Hindustan Syringes & Medical Devices
- Industry: Healthcare
- Founded: 1957; 69 years ago
- Headquarters: New Delhi, India
- Website: hmdhealthcare.com

= Hindustan Syringes & Medical Devices =

Indian medical equipment manufacturer

Hindustan Syringes & Medical Devices is an Indian manufacturer of medical syringes. The company produces a type of syringe designed to enable efficient use of doses from the Pfizer–BioNTech COVID-19 vaccine.

The New Delhi factories have been producing 2.5 billion syringes a year, increasing their capacity because of the coronavirus pandemic. Two thirds of the capacity is for the market in India but there is global demand, increased by stockpiling, from the US and Europe where investment focused on the vaccine development rather than syringe manufacture.
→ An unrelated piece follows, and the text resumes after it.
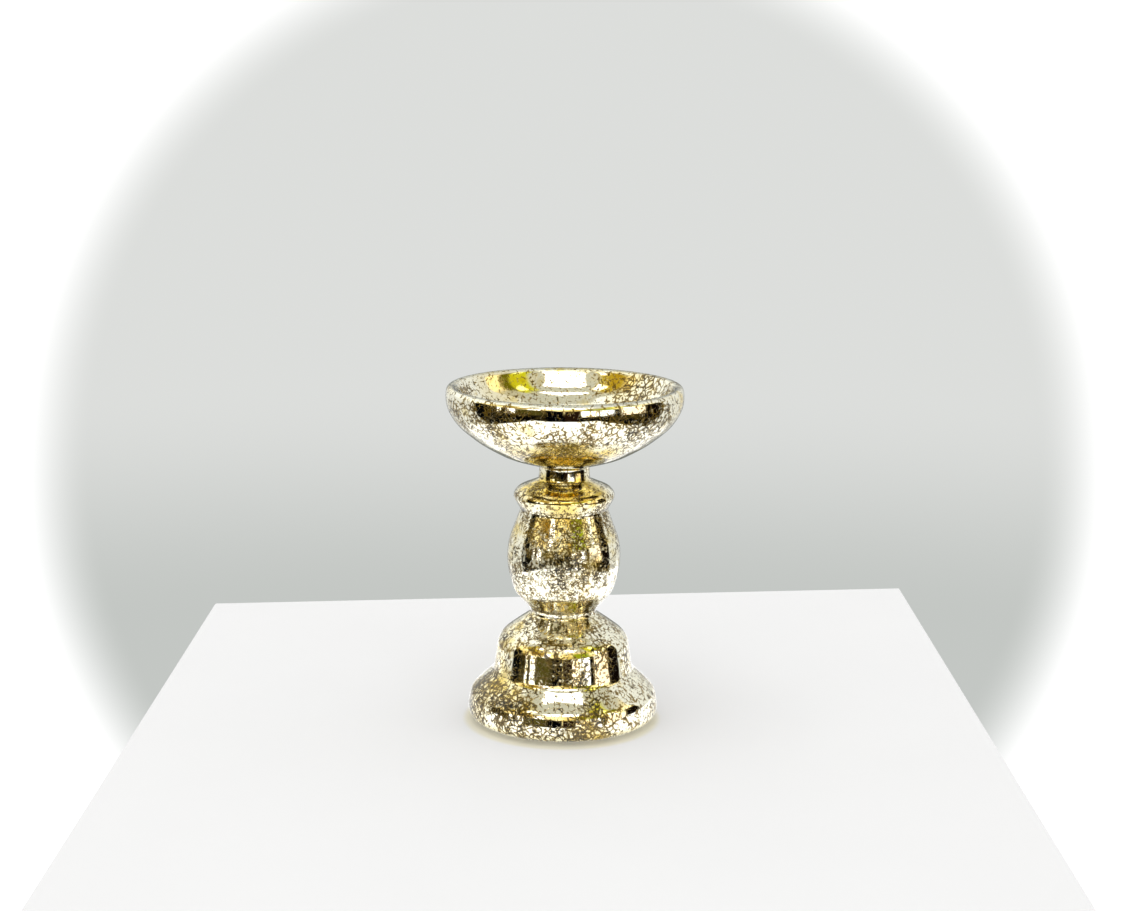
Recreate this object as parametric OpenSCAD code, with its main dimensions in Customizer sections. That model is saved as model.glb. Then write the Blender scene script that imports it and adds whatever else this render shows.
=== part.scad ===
// Pedestal tealight holder in silvered, double-walled blown glass.
// The glass is one closed vessel of revolution: foot, bell, waist, baluster, collar, neck and dish.
// A mirror film and its lacquer line the inside of the glass, and a rubber plug closes the fill hole
// in the kicked-up base. Four clear bumpers under the foot ring carry it.
// Millimetres, +Z up, origin on the table at the centre of the foot.

/* [Dish] */
// Widest diameter of the dish
dish_d = 114.2; // [108:0.2:120]
// Height from the bottom of the dish to the crest of its rim
dish_h = 38.8; // [38:0.2:44]
// Depth of the dish from the crest of the rim to its flat floor
dish_depth = 24; // [20:0.5:25]
// Diameter of the dish floor that a tealight stands on, to the middle of the curve at its edge
seat_d = 49; // [44:1:52]
// Width of the rounded rim where the two walls meet
rim_w = 4.2; // [4.2:0.1:5]

/* [Stem] */
// Diameter of the plain neck under the dish
neck_d = 24.2; // [20:0.2:26]
// Height of the neck
neck_h = 6.6; // [4:0.2:10]
// Widest diameter of the collar over the baluster
collar_d = 49.2; // [46:0.2:54]
// Height of the collar from the groove to the neck
collar_h = 14.5; // [13.5:0.1:18]
// Diameter at the groove between collar and baluster
groove_d = 41.9; // [40:0.1:43]
// Widest diameter of the baluster
belly_d = 55.1; // [52:0.1:57]
// Height of the baluster from the waist to the groove
baluster_h = 49.4; // [48:0.2:56]
// Height of the straight waist between the bell and the baluster
waist_h = 2.3; // [2:0.1:3]
// Diameter at the waist between baluster and bell
waist_d = 31.8; // [28:0.2:33]

/* [Bell and foot] */
// Diameter of the bell just above the foot
bell_d = 67.9; // [64:0.1:70]
// Height of the bell from the foot to the waist
bell_h = 28.5; // [27:0.1:34]
// Widest diameter of the foot
foot_d = 92.6; // [90:0.1:98]
// Height of the foot from its underside to the bell
foot_h = 23.6; // [22.6:0.1:28]
// Rise of the kicked-up base at its middle
kick_h = 5.2; // [4:0.1:7]

/* [Walls and films] */
// Thickness of the blown glass wall
wall_t = 1.1; // [0.9:0.1:1.6]
// Thickness of the mirror film on the inside of the glass
mirror_t = 0.12; // [0.1:0.01:0.14]
// Thickness of the amber lacquer that backs the mirror film
lacquer_t = 0.12; // [0.1:0.01:0.14]

/* [Plug and bumpers] */
// Diameter of the fill hole in the base
hole_d = 14; // [10:0.5:18]
// Diameter of the plug's flange
flange_d = 20; // [19:0.5:24]
// Thickness of the plug's flange
flange_t = 1.6; // [1.2:0.1:2]
// Number of bumpers under the foot
bumper_n = 4; // [3:1:6]
// Diameter of a bumper where it sticks to the glass
bumper_d = 8; // [6:0.5:8]
// Height of a bumper
bumper_h = 1.3; // [0.8:0.1:2]

/* [Hidden] */

// Steps round the axis, and the largest turn of the outline between two of its points
ROUND_FN = 144;
ARC_STEP = 6;
// Small overlap that keeps the cuts clean
EPS = 0.01;

// Heights of the joins between the blown sections, from the table up
foot_z = bumper_h;
bell_z = foot_z + foot_h;
waist_z = bell_z + bell_h;
groove_z = waist_z + waist_h + baluster_h;
neck_z = groove_z + collar_h;
dish_z = neck_z + neck_h;
crest_z = dish_z + dish_h;
seat_z = crest_z - dish_depth;
kick_z = foot_z + kick_h;

// Half the widest diameters
foot_r = foot_d / 2;
belly_r = belly_d / 2;
collar_r = collar_d / 2;
dish_r = dish_d / 2;
hole_r = hole_d / 2;

// Distances in from the foot's widest circle: the flat ring that the glass stands on begins there, and
// the bumpers' middles lie there
ring_in = 15.3;
bumper_in = 9.5;

// Distances in from the dish's widest circle to the crest of the rim, and from the bowl's own edge to the
// two bends in its side
crest_in = 0.7;
upper_bend_in = 6.4;
lower_bend_in = 15.2;
bowl_r = dish_r - rim_w;

// Corners of the outline before rounding, each [radius, height, fillet], from the fill hole out under
// the foot, up the outside, over the rim and down to the middle of the dish floor.
base_corners = [
    [hole_r, kick_z, 0],
    [14, kick_z, 10],
    [foot_r - ring_in, foot_z, 6]
];
foot_corners = [
    [foot_r + 0.1, foot_z, 5],
    [foot_r, foot_z + 0.27 * foot_h, 12],
    [foot_r * 0.974, foot_z + 0.565 * foot_h, 6.2],
    [foot_r * 0.858, foot_z + 0.79 * foot_h, 40]
];
bell_corners = [
    [bell_d / 2, bell_z, 4],
    [bell_d * 0.477, bell_z + 0.34 * bell_h, 22],
    [bell_d * 0.466, bell_z + 0.6 * bell_h, 11],
    [bell_d * 0.335, bell_z + 0.83 * bell_h, 20]
];
baluster_corners = [
    [waist_d / 2, waist_z, 1],
    [waist_d / 2, waist_z + waist_h, 1],
    [belly_r * 0.863, waist_z + waist_h + 0.175 * baluster_h, 10],
    [belly_r * 0.974, waist_z + waist_h + 0.37 * baluster_h, 39],
    [belly_r * 1.013, waist_z + waist_h + 0.624 * baluster_h, 32],
    [groove_d / 2, groove_z, 1.6]
];
collar_corners = [
    [collar_r * 1.022, groove_z + 0.48 * collar_h, 3],
    [collar_r * 0.9, groove_z + 0.715 * collar_h, 3],
    [neck_d / 2 + 0.2, neck_z, 1.8]
];
dish_corners = [
    [neck_d / 2, dish_z, 1.5],
    [dish_r * 0.512, dish_z + 0.13 * dish_h, 40],
    [dish_r * 0.725, dish_z + 0.31 * dish_h, 45],
    [dish_r * 0.925, dish_z + 0.55 * dish_h, 26],
    [dish_r * 1.002, dish_z + 0.795 * dish_h, 15],
    [dish_r - crest_in, crest_z, 2.25]
];
bowl_corners = [
    [bowl_r - crest_in, crest_z, 2.1],
    [bowl_r - upper_bend_in, crest_z - 0.41 * dish_depth, 22],
    [bowl_r - lower_bend_in, crest_z - 0.74 * dish_depth, 24],
    [seat_d / 2, seat_z, 7],
    [0, seat_z, 0]
];
corners = concat(base_corners, foot_corners, bell_corners, baluster_corners, collar_corners,
                 dish_corners, bowl_corners);
LAST = len(corners) - 1;

// Direction of the side that leaves corner i, and its left-hand normal, which points into the wall
function point(i) = [corners[i].x, corners[i].y];
function side(i) = (point(i + 1) - point(i)) / norm(point(i + 1) - point(i));
function left(v) = [-v.y, v.x];

// Corner i after the whole outline moves a distance d into the wall
function moved(i, d) =
    i == 0 ? point(0) + d * left(side(0)) :
    i == LAST ? point(LAST) + d * left(side(LAST - 1)) :
    point(i) + d * (left(side(i - 1)) + left(side(i))) / (1 + side(i - 1) * side(i));

// Arc that rounds corner i at depth d: its radius shrinks on outside corners and grows on inside ones
function arc_points(i, d) =
    let (
        u = side(i - 1),
        bend = acos(min(1, u * side(i))),
        hand = cross(u, side(i)) > 0 ? 1 : -1,
        r = corners[i].z - hand * d,
        middle = moved(i, d) - u * r * tan(bend / 2) + hand * r * left(u),
        steps = max(1, ceil(bend / ARC_STEP))
    )
    [for (k = [0:steps])
        let (a = bend * k / steps)
        middle + r * (sin(a) * u - hand * cos(a) * left(u))];

// The whole outline at depth d in the wall
function outline(d) = concat(
    [moved(0, d)],
    [for (i = [1:LAST - 1]) each arc_points(i, d)],
    [moved(LAST, d)]
);

function reversed(list) = [for (i = [len(list) - 1:-1:0]) list[i]];

// A skin of revolution between two depths in the wall
module skin(outer_d, inner_d) {
    rotate_extrude($fn = ROUND_FN)
        polygon(concat(outline(outer_d), reversed(outline(inner_d))));
}

module glass_body() {
    color([0.86, 0.9, 0.88, 0.4])
        skin(0, wall_t);
}

module silver_lining() {
    color([0.83, 0.8, 0.72])
        skin(wall_t, wall_t + mirror_t);
}

module lacquer_backing() {
    color([0.42, 0.27, 0.1])
        skin(wall_t + mirror_t, wall_t + mirror_t + lacquer_t);
}

// Rubber plug with a flange under the base, a blind pocket and a chamfered tip inside the glass
module base_plug() {
    // How far the tip stands inside the glass, and the rubber left round the pocket and over it
    tip_in = 4.2;
    shaft_wall = 2.4;
    tip_wall = 1.8;
    chamfer = 1.2;
    tip_z = kick_z + wall_t + tip_in;
    color([0.8, 0.8, 0.78])
        difference() {
            union() {
                translate([0, 0, kick_z - flange_t])
                    cylinder(h = flange_t, r = flange_d / 2, $fn = ROUND_FN);
                translate([0, 0, kick_z - EPS])
                    cylinder(h = tip_z - chamfer - kick_z + EPS, r = hole_r, $fn = ROUND_FN);
                translate([0, 0, tip_z - chamfer])
                    cylinder(h = chamfer, r1 = hole_r, r2 = hole_r - chamfer, $fn = ROUND_FN);
            }
            translate([0, 0, kick_z - flange_t - EPS])
                cylinder(h = tip_z - tip_wall - kick_z + flange_t, r = hole_r - shaft_wall,
                         $fn = ROUND_FN);
        }
}

// Clear bumper: a short disc with a chamfered lower edge
module bumper(i) {
    chamfer = 0.5;
    turn = 360 * (i - 0.5) / bumper_n;
    color([0.9, 0.9, 0.9, 0.5])
        rotate(turn)
            translate([foot_r - bumper_in, 0, 0]) {
                cylinder(h = chamfer, r1 = bumper_d / 2 - chamfer, r2 = bumper_d / 2, $fn = 48);
                translate([0, 0, chamfer])
                    cylinder(h = bumper_h - chamfer, r = bumper_d / 2, $fn = 48);
            }
}

glass_body();
silver_lining();
lacquer_backing();
base_plug();
for (i = [1:bumper_n])
    bumper(i);
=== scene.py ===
"""Looks of the silvered glass tealight holder: blown glass over a cracked mirror film, on a white plinth."""

import math

import bpy
import numpy as np
from mathutils import Matrix, Vector


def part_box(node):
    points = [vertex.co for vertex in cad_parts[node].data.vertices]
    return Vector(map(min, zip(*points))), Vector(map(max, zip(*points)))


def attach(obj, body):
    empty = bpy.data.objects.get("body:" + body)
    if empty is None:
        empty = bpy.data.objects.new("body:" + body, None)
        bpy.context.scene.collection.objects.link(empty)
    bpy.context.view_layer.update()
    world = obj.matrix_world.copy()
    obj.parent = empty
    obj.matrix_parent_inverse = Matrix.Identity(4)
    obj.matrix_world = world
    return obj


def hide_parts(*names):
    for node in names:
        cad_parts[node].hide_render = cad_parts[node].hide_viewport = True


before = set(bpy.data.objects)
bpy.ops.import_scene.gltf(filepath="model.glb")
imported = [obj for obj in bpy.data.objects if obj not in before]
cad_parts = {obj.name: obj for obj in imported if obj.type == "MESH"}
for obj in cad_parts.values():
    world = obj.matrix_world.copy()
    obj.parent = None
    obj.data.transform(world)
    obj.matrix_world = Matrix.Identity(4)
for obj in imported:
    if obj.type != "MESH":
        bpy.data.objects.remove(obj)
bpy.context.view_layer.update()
MM = 0.001

# ---------------------------------------------------------------- how fine the meshes are
SEGMENTS = 176
# Longest step along an outline in mm, and the largest turn between two of its points in degrees
LONGEST_STEP = 2.4
LARGEST_TURN = 4.0
# Length over which neighbouring arcs of the outline flow together, in mm
BLEND = 0.7
# Depth of the faint waves that blowing leaves in the wall, in mm
WAVE = 0.07
# The film is set this far into the glass and the lacquer this far back from the film, so that no two
# faces coincide, in mm
BITE = 0.04
GAP = 0.01
# Distances under this count as none, in mm: from the CAD mesh's seam plane, and from the axis
SEAM = 1e-3
AXIS = 1e-6
# Edges that turn by more than this are shaded sharp, in degrees
SHARP = 50.0


# ================================================================ meshes of revolution
def cad_outline(node):
    """A turned CAD node's outline in mm, as two lists of (radius, height) from the axis to the fill hole:
    the side that faces the air or the glass, and the side that faces the sealed space."""
    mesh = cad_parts[node].data
    co = np.array([v.co for v in mesh.vertices]) / MM
    on_seam = (np.abs(co[:, 1]) < SEAM) & (co[:, 0] > 0)
    key = {i: (round(co[i, 0], 3), round(co[i, 2], 3)) for i in np.nonzero(on_seam)[0]}
    links = {}
    for edge in mesh.edges:
        a, b = (key.get(i) for i in edge.vertices)
        if a and b and a != b:
            links.setdefault(a, set()).add(b)
            links.setdefault(b, set()).add(a)
    ends = sorted((point for point in links if len(links[point]) == 1), key=lambda point: point[1])
    walk = [ends[-1]]
    while walk[-1] != ends[0]:
        walk.append(next(point for point in links[walk[-1]] if len(walk) < 2 or point != walk[-2]))
    # The wall's end at the fill hole is the narrowest step of the walk
    hole = min(range(1, len(walk) - 1), key=lambda i: walk[i][0] + walk[i + 1][0])
    outer = [(0.0, walk[0][1])] + walk[:hole + 1]
    inner = [(0.0, walk[-1][1])] + walk[:hole:-1]
    return np.array(outer), np.array(inner)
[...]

The United Nations is also being supplied for the COVAX programme. Before the pandemic, global production was about 16 billion syringes per annum but only 5 to 10 percent were used for vaccination and immunisation. Now 8 to 10 billion vaccination syringes are required.

To make best use of the Pfizer–BioNTech vaccine a dose no larger than 0.3 millilitres is required which allows six or even seven doses to be extracted from each vial. The device must also be a low dead space syringe so scarcely anything is left in the syringe after injection and the syringe itself must break after use so that there is no possibility of repeated use spreading infection. For this reason Japan ordered 15 million syringes at the beginning of 2021 and deliveries started within a month.

Hindustan Syringes & Medical Devices was established in 1957 and is a family run business. In 1995 new machines were required for an increase in production and so private capital was needed. The latest ramping up could be achieved very quickly because no further investment was required.